In Desert Rose, Larry McMurtry spins the tale of a pair of mother-and-daughter showgirls: Harmony, once crowned as Miss Las Vegas Showgirl by Maurice Chevalier, and her daughter Pepper, a teenager who is as sharp and sarcastic as she is beautiful. It’s the story of the people who live and labor in the shadow of the neon marquees and a woman trying to find her place in a world that exalted her and then left her behind.
Fear and Loathing in Las Vegas, Hunter S. Thompson
“We promised, but the moment we got inside, we lost control. The tension had been too great. Debbie Reynolds was yukking across the stage in a silver Afro wig… to the tune of ‘Sergeant Pepper’ from the golden trumpet of Harry James.”
If you’ve read one book about Las Vegas, it’s likely this one. Hunter S. Thompson’s legendary weekend in Vegas is the one by which all successive benders are measured. Fear and Loathing in Las Vegas is a twisted joyride, with Thompson fascinated and repulsed by the high weirdness unfurling all around him, occasionally lifting his bloodshot eyes to scan a wider landscape of post-Nixon America.
Lady Las Vegas: The Inside Story Behind America’s Neon Oasis, Susan Berman
“Lady Las Vegas had spirit; she celebrated life, she lived large. She did her floor-show openings up in gold wrapping paper with big satin bows.

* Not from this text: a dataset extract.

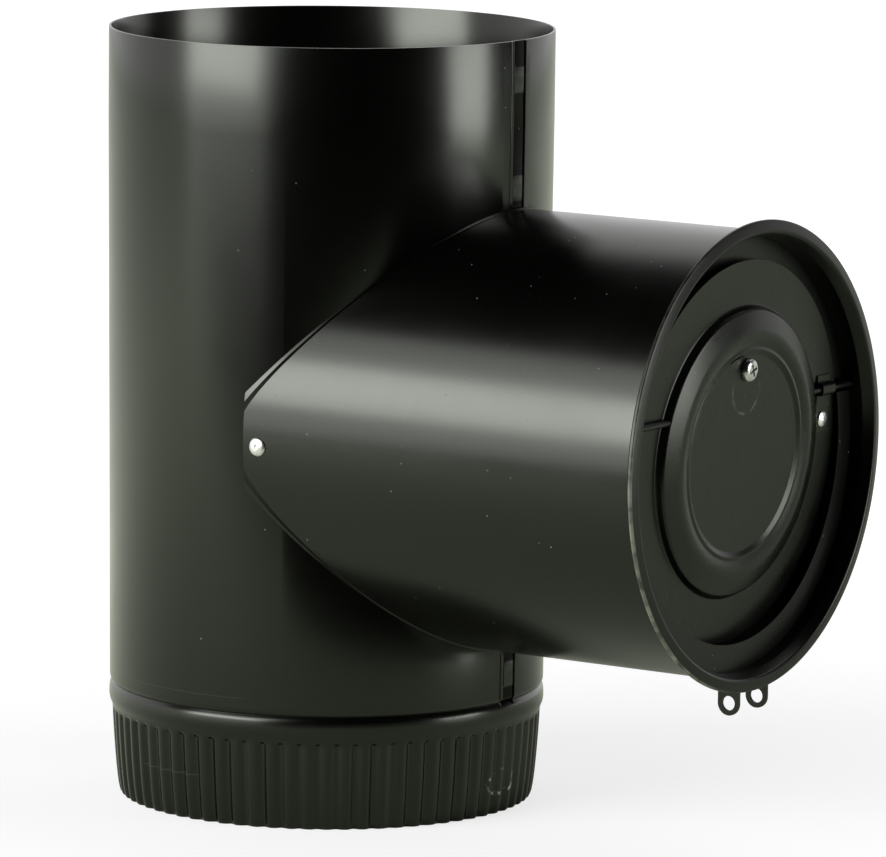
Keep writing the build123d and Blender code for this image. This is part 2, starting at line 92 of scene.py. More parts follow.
def bake_place(piece: bpy.types.Object, place: Matrix) -> bpy.types.Object:
    """Moves a piece and puts its new place into its mesh.

    Args:
        piece: the object, which sits at the origin.
        place: where it goes.

    Returns:
        The same object, at the origin again.
    """
    take(piece)
    piece.matrix_world = place @ piece.matrix_world
    bpy.context.view_layer.update()
    bpy.ops.object.transform_apply(location=True, rotation=True, scale=True)
    return piece


class Bench:
    """Edit mode on one piece, for as long as the with block lasts."""

    def __init__(self, piece: bpy.types.Object) -> None:
        """Keeps the piece to work on."""
        self.piece = piece

    def __enter__(self) -> "Bench":
        """Opens edit mode with nothing selected."""
        take(self.piece)
        bpy.ops.object.mode_set(mode="EDIT")
        bpy.ops.mesh.select_all(action="DESELECT")
        return self

    def __exit__(self, *error: object) -> None:
        """Closes edit mode."""
        bpy.ops.object.mode_set(mode="OBJECT")

    def pick(self, kind: str, test: Test) -> int:
        """Selects only the parts of one kind whose middle passes a test.

        Args:
            kind: VERT, EDGE or FACE.
            test: says yes or no to a point in millimetres.

        Returns:
            How many are selected.
        """
        bpy.ops.mesh.select_mode(type=kind)
        bpy.ops.mesh.select_all(action="DESELECT")
        mesh = bmesh.from_edit_mesh(self.piece.data)
        if kind == "VERT":
            found = [v for v in mesh.verts if test(v.co / MM)]
        elif kind == "EDGE":
            found = [e for e in mesh.edges if test((e.verts[0].co + e.verts[1].co) / (2 * MM))]
        else:
            found = [f for f in mesh.faces if test(f.calc_center_median() / MM)]
        for part in found:
            part.select_set(True)
        mesh.select_flush(True)
        bmesh.update_edit_mesh(self.piece.data, loop_triangles=False, destructive=False)
        return len(found)

    def move(self, x: float = 0.0, y: float = 0.0, z: float = 0.0) -> None:
        """Moves what is selected by millimetres."""
        bpy.ops.transform.translate(value=(x * MM, y * MM, z * MM))

    def widen(self, ratio: float) -> None:
        """Scales what is selected about its own middle, across the Z axis."""
        bpy.ops.transform.resize(value=(ratio, ratio, 1))

    def extrude(self, x: float = 0.0, y: float = 0.0, z: float = 0.0) -> None:
        """Extrudes what is selected and moves it by millimetres."""
        bpy.ops.mesh.extrude_region_move(TRANSFORM_OT_translate={"value": (x * MM, y * MM, z * MM)})

    def cut(self, point: Sequence[float], normal: Sequence[float]) -> None:
        """Cuts what is selected along a plane, and keeps both sides.

        Args:
            point: a point of the plane, in millimetres.
            normal: the plane's direction.
        """
        bpy.ops.mesh.bisect(plane_co=Vector(point) * MM, plane_no=normal, use_fill=False,
                            clear_inner=False, clear_outer=False)

    def heal(self) -> None:
        """Merges doubles and turns every face outwards."""
        bpy.ops.mesh.select_all(action="SELECT")
        bpy.ops.mesh.remove_doubles(threshold=0.002 * MM)
        bpy.ops.mesh.normals_make_consistent(inside=False)


def turned(name: str, rings: Sequence[Point], segments: int, capped: bool = False,
           closed: bool = False) -> bpy.types.Object:
    """Turns a piece about the Z axis: a ring is extruded and widened from step to step.

    Args:
        name: the piece's name.
        rings: radius and height of each ring, in order, in millimetres.
        segments: how many points a ring has.
        capped: fills the first and the last ring with a face.
        closed: joins the last ring to the first one.

    Returns:
        The turned object.
    """
    radius, height = rings[0]
    clear_selection()
    bpy.ops.mesh.primitive_circle_add(vertices=segments, radius=radius * MM, fill_type="NOTHING",
                                      location=(0, 0, height * MM))
    piece = bpy.context.object
    piece.name = piece.data.name = name
    bpy.ops.object.transform_apply(location=True, rotation=True, scale=True)
    with Bench(piece) as bench:
        bpy.ops.mesh.select_mode(type="VERT")
        bpy.ops.mesh.select_all(action="SELECT")
        for next_radius, next_height in list(rings[1:]) + ([rings[0]] if closed else []):
            bench.extrude(z=next_height - height)
            bench.widen(next_radius / radius)
            radius, height = next_radius, next_height
        if capped:
            bpy.ops.mesh.edge_face_add()
            first_radius, first_height = rings[0]
            bench.pick("VERT", lambda p: abs(p.z - first_height) < 0.001
                       and abs(math.hypot(p.x, p.y) - first_radius) < 0.01)
            bpy.ops.mesh.edge_face_add()
        bench.heal()
    return piece


def rounded(points: Sequence[Point], radii: Sequence[float], steps: int = 5) -> list[Point]:
    """Rounds the inner corners of a line.

    Args:
        points: the line's corners.
        radii: the radius of each inner corner, with 0 for a sharp one.
        steps: how many pieces an arc is made of.

    Returns:
        The rounded line's points.
    """
    line = [points[0]]
    for index, radius in enumerate(radii, start=1):
        before, corner, after = (Vector(points[index + step]) for step in (-1, 0, 1))
        incoming, outgoing = (before - corner).normalized(), (after - corner).normalized()
        half = incoming.angle(outgoing) / 2
        if radius <= 0 or abs(half - math.pi / 2) < 1e-4:
            line.append(tuple(corner))
            continue
        reach = radius / math.tan(half)
        middle = corner + (incoming + outgoing).normalized() * (radius / math.sin(half))
        start, end = corner + incoming * reach - middle, corner + outgoing * reach - middle
        first = math.atan2(start.y, start.x)
        sweep = (math.atan2(end.y, end.x) - first + math.pi) % (2 * math.pi) - math.pi
        for step in range(steps + 1):
            angle = first + sweep * step / steps
            line.append((middle.x + radius * math.cos(angle), middle.y + radius * math.sin(angle)))
    line.append(points[-1])
    return line


def sheet_rings(line: Sequence[Point], thickness: float) -> list[Point]:
    """Gives a line its wall: the line, and the same line back on its left side.

    Args:
        line: radius and height of each point.
        thickness: how far the second face lies from the first, in millimetres.

    Returns:
        The closed section's points.
    """
    back = []
    for index, point in enumerate(line):
        here = Vector(point)
        ways = []
        if index > 0:
            ways.append((here - Vector(line[index - 1])).normalized())
        if index < len(line) - 1:
            ways.append((Vector(line[index + 1]) - here).normalized())
        way = sum(ways, Vector((0, 0))).normalized()
        shift = thickness / max(0.3, way.dot(ways[0]))
        back.append((here.x - way.y * shift, here.y + way.x * shift))
    return list(line) + back[::-1]


def apply_modifier(piece: bpy.types.Object, kind: str, **settings: object) -> None:
    """Adds a modifier, sets it and applies it.

    Args:
        piece: the object that gets it.
        kind: the modifier's type.
        settings: its values by name.
    """
    take(piece)
    modifier = piece.modifiers.new(kind.lower(), kind)
    for key, value in settings.items():
        setattr(modifier, key, value)
    bpy.ops.object.modifier_apply(modifier=modifier.name)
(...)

Her New Year’s Eve celebrations were luxurious. I was too young to go but spent half a lifetime watching my mother dress.”

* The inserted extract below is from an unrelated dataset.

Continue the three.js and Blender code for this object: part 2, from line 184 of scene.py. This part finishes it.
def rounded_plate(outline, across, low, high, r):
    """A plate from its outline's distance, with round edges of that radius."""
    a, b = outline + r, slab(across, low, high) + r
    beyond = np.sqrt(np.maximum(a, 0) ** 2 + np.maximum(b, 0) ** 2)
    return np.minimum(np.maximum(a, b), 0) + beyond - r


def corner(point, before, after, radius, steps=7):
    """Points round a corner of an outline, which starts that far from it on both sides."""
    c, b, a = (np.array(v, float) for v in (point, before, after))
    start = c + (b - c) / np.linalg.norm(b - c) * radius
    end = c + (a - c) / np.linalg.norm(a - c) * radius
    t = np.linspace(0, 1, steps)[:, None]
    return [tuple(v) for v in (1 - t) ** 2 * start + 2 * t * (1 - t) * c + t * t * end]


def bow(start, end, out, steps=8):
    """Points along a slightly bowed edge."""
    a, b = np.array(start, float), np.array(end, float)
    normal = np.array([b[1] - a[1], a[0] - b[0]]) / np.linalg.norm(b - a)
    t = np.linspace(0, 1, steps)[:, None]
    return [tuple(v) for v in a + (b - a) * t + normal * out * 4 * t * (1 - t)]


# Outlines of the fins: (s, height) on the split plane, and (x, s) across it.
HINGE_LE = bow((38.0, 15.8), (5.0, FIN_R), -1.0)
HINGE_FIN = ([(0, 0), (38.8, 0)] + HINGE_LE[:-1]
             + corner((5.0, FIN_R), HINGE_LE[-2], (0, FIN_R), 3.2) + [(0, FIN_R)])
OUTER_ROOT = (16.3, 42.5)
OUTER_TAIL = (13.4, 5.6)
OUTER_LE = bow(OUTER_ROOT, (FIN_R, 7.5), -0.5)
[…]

History and autobiography are intertwined in Lady Las Vegas: The Inside Story Behind America’s Neon Oasis, Susan Berman’s look at the city in which she grew up. Her father, Dave Berman, was one of the guys who took over the Flamingo when Bugsy Siegel got iced, and Little Susie led a life of casino showroom Passover Seders and learning math from pit bosses in counting rooms. As she grew, so did Las Vegas, developing from a desert town to a glittering resort city.
Literary Las Vegas, edited by Mike Tronnes, introduction by Nick Tosches
“For those of us blessed (or cursed) with a hyperactive sense of the ironic, Las Vegas, taken in small doses, is a specialty act without peer.” —Merrill Markoe, “Viva Las Wine Goddesses”

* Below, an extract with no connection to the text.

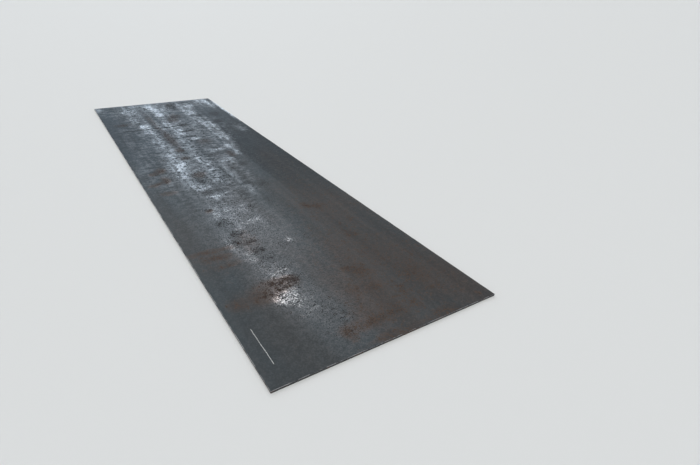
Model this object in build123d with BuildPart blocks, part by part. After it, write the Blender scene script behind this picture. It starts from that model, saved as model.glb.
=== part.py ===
"""Hot-rolled steel plate, sheared to size on all four sides, lying flat.

It is one solid. The origin is at the centre of the bottom face. +X runs along
the length, which is the rolling direction, +Y across the width and +Z up
through the thickness.

A plate shear doesn't leave a square edge. From the top down, each side has:

    roll-over   the top skin, drawn down round a small radius
    land        the smooth upright band that the blade cuts
    break       the rest of the thickness, which tears and leans in under it
"""

import os

from build123d import *

# Stock size, mm
LENGTH = 8000
WIDTH = 2200
THICKNESS = 20

# Sheared edge, mm
ROLL_OVER_RADIUS = 1.6
LAND_HEIGHT = 5.4
BREAK_SET_BACK = 1.2

# The blade's cut ends, and the break begins, at this height above the bottom
BREAK_HEIGHT = THICKNESS - ROLL_OVER_RADIUS - LAND_HEIGHT

with BuildPart() as steel_plate:
    # Break: widens from the bottom face up to the full size of the cut
    with BuildSketch(Plane.XY):
        Rectangle(LENGTH - 2 * BREAK_SET_BACK, WIDTH - 2 * BREAK_SET_BACK)
    with BuildSketch(Plane.XY.offset(BREAK_HEIGHT)) as cut_outline:
        Rectangle(LENGTH, WIDTH)
    loft(ruled=True)

    # Land: straight up from there to the top face
    extrude(cut_outline.sketch, amount=THICKNESS - BREAK_HEIGHT)

    # Roll-over: the top arris all the way round
    top_face = steel_plate.faces().sort_by(Axis.Z)[-1]
    fillet(top_face.edges(), ROLL_OVER_RADIUS)

steel_plate.part.label = "steel_plate"

os.makedirs("parts", exist_ok=True)
export_step(steel_plate.part, "parts/steel_plate.step")
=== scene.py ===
"""The looks of a hot-rolled steel plate: its skin, its sheared edges, the floor, the light and the camera.

All lengths are in metres. +X runs along the length of the plate, which is the
rolling direction, +Y across its width, and +Z up. The floor is at z = 0.

Marks on the top face are placed by two distances: "along" from the -X end, and
"across" from the +Y side.
"""

import math

import bpy
import numpy as np
from mathutils import Matrix, Vector


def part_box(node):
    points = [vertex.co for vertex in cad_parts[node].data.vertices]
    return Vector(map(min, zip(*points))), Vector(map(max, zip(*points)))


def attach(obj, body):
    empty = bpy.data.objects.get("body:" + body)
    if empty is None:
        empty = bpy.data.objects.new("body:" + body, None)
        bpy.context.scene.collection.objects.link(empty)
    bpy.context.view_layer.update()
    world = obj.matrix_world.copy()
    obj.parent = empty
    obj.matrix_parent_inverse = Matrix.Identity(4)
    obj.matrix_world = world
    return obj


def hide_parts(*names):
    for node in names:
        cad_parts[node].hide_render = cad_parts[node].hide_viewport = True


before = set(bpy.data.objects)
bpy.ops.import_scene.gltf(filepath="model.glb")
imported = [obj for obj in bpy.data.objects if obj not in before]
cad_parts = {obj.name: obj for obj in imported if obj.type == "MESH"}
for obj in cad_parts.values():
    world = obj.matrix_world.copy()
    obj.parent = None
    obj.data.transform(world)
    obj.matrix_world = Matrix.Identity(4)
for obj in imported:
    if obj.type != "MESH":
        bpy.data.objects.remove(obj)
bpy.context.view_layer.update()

# The plate, from the frame
LOW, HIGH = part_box("steel_plate")
HALF_LENGTH = (HIGH.x - LOW.x) / 2
HALF_WIDTH = (HIGH.y - LOW.y) / 2
THICKNESS = HIGH.z - LOW.z

# Section of the sheared edge
ROLL_OVER = 0.0016
LAND = 0.0054
BREAK_SET_BACK = 0.0012
BREAK_HEIGHT = THICKNESS - ROLL_OVER - LAND
BREAK_FOOT = 0.0005
CORNER_RADIUS = 0.0015

# Small relief of the edge: how far each kind reaches from its lowest to its highest, and over what length
LINE_WANDER = (0.0014, 0.05)
LINE_RIPPLE = (0.0008, 0.017)
GROOVES = (0.00012, 0.008)
TEARS = (0.00044, 0.011)
SCOOPS = (0.0004, 0.035)
BURR = (0.0006, 0.014)

# Nicks in the top corner: how many, and the least and most of their half length and depth
NICK_COUNT = 46
NICK_HALF_LENGTH = (0.008, 0.026)
NICK_DEPTH = (0.0003, 0.0012)

# How deep the long waves and the hollows of the rolled face go
WAVE_DEPTH = 0.00045
HOLLOW_DEPTH = 0.00025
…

An ideal companion for the plane or pool, Literary Las Vegas: The Best Writing About America’s Most Fabulous City pulls some of the best writing about Sin City together into one easy-to-pack volume. Tom Wolfe’s “Las Vegas (What?) Las Vegas (Can’t Hear You! Too Noisy) Las Vegas!!!!” is a fine slice of New Journalism that surveys Las Vegas over a few summer days in the ’60s. In an excerpt from Vegas: A Memoir of a Dark Season, John Gregory Dunne trails the standup comedian who opens for Elvis and smells the desperation of near-fame. Joan Didion, Noel Coward and over a dozen others also offer their stories of Sin City.
The Strip: Las Vegas and the Architecture of the American Dream, Stefan Al
“Tragically, on a few days before construction in 1961, one of the financiers died in a plane crash. Had it been built, it could have changed the future of the Las Vegas high-rise from minimalist box to sculptural form.”
Casino design evolved greatly over the decades from Western-themed mock-ranches to sleek spaces with fine art and a sort of posh neutrality. The Strip: Las Vegas and the Architecture of the American Dream considers these aesthetic changes, not only in terms of what they mean for Las Vegas but what they say about America as a whole.